BASHAM (Marathon Petroleum Corporation)
It depends on the feed quality. We have gone as long as 12 weeks between spalls and as short as four weeks between spalls. We typically average somewhere around seven to eight weeks between spalls.
TRAN (Houston Refining LP)
We do online spalling, too. The interval may range from three weeks to several months. Our turnaround cycle is six to seven years. We may shut down for a mid-turnaround cycle offline decoking (pigging) because the spallings are not effective anymore.
MAHENDRA SHEVADE (Reliance Industries Limited)
Mr. Basham, what percentage of FCC slurry will react with the feed to improve the coke quality?
BASHAM (Marathon Petroleum Corporation)
It is somewhere between 2% and 5%. First of all, it depends on whether you even have the capability. Most of our cokers do not. In fact, we have very little experience with it. You can take a look and see if that helps your condition. This response is based on licensor recommendations.
SHELTON (KBC Advanced Technologies, Inc.)
Tube bundle inspection procedures during turnarounds vary among operating companies. Standard procedure is to pressure test bundles after cleaning. Nondestructive tests, such as eddy current, IRIS, and flux leakage can be used for inside diameter inspection. Tube ID tests are costly and time consuming so inspections are typically limited to a percentage of the total tubes based on metallurgy, tube characteristics, failure history, degradation mechanism, re-tubing history, number of plugged tubes and projected life expectancy. The bundle must be clean for manual tube ID inspection by a technician.
Our Best Practice is to use high pressure hydrolancing or chemical cleaning. Cleaning can be an online maintenance or turnaround task depending on isolation valves.
Tube bundles are typically not replaced due to fouling if they can be cleaned. Turnaround tube bundle replacement criteria are based on inspection history and economics. If the bundle life is eight years and at the four-year mark 10% of the tubes have been plugged, then re-tubing versus a new bundle becomes a timing issue for the turnaround. If the bundle is in the critical path of the turnaround, then a spare bundle to swap during the turnaround can be justified if it reduces downtime. Decreasing downtime determines whether to repair or discard outside the turnaround. If not, repairing would be an option.
Each heat exchanger tube bundle must be assessed individually based on operating data collected at start-of-run, during the run, and end-of-run. SOR temperature and pressure drop surveys should include flow rates, feed qualities and unit operating data. It is important to accurately benchmark each service including individual heat exchangers and the entire Heat Exchange Network (HEN). Fouling, performance and operating history should be tracked throughout the run to determine the justification for online cleaning between turnarounds. EOR performance determines if the service must be cleaned during the turnaround.
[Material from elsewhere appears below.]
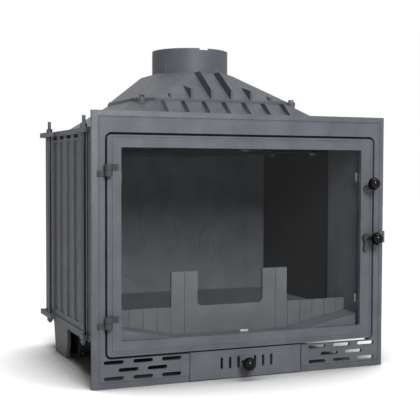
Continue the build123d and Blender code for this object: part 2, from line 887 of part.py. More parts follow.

There are several software programs available for onstream monitoring of STHE networks and individual heat exchangers. HX Monitor™ Utility for calculating and tracking fouling with rigorous Petro-SIM™ STHE models for performance rating and pressure drop predictions. HX Monitor™ translates measured flows and temperatures into reconciled exchanger duties to facilitate performance evaluation. KBC’s SuperTarget™ can benchmark complex STHE networks. These tools can be used to optimize thermal efficiency and the cleaning cycle for individual tube bundles or entire heat exchange networks. Many tube bundles do not have full instrumentation so monitoring tools with data reconciliation are required to analyze complex networks and identify individual tube bundle cleaning requirements.
Monitoring the fouling of preheat trains that set the inlet temperatures to fired heaters can improve heater performance and reduce fuel consumption. The proper analytical tools can be critical to profitability when preheat trains feed charge heaters and poor performance can reduce process unit throughput. The Best Practice is to identify when to clean individual tube bundles are based on economics.
It is a common observation that many facilities do not collect detailed SOR flow, temperature and pressure surveys for each service and tube bundle after turnarounds at maximum throughput. Modern turnarounds involve multiple units and at times, the entire facility, depending on the number of crude units. After a major turnaround, efforts are focused on commissioning all process units until the refinery is at full utilization. SOR data collection may slip to the middle of the run. The Best Practice is to collect SOR data as a basis for performance comparison.
BASHAM (Marathon Petroleum Corporation)
Cleaning cycles should be determined by the rate of fouling or U trends, with a cost/benefit analysis of the recovered duty compared to cost of cleaning, which the actual mechanical cleaning cost and lost production. At Marathon Petroleum Company, one of our refineries has utilized Conoco ‘pigs’ to clean select heat exchanger bundles that are difficult to jet clean, especially in the return bends. The pigs will return the heat exchanger bundles to new condition. Historically heat exchanger bundles have been replaced based on a set percentage of plugged out of service tubes (i.e., 15%) with no appreciation for how many outages it would take to reach the set percentage. Currently the heat exchanger bundle cycle life between failures is tracked, with a cost/benefit analysis completed on the expected life cycle with associated maintenance and production costs versus the cost to replace. Metallurgical options are included in this evaluation. In transitioning to this system, heat exchanger bundle life cycles followed an exponential curve in projecting the next cycle time before failure to determine the optimal replacement time.
ROBERTSON (AFPM)
That concludes this Q&A. I want to thank the panelists. You did a great job. Thank you very much. I want to thank Harold for coaching this group. We appreciate your helping this team to prepare. Steve, thanks for mic handling also. Great job, guys.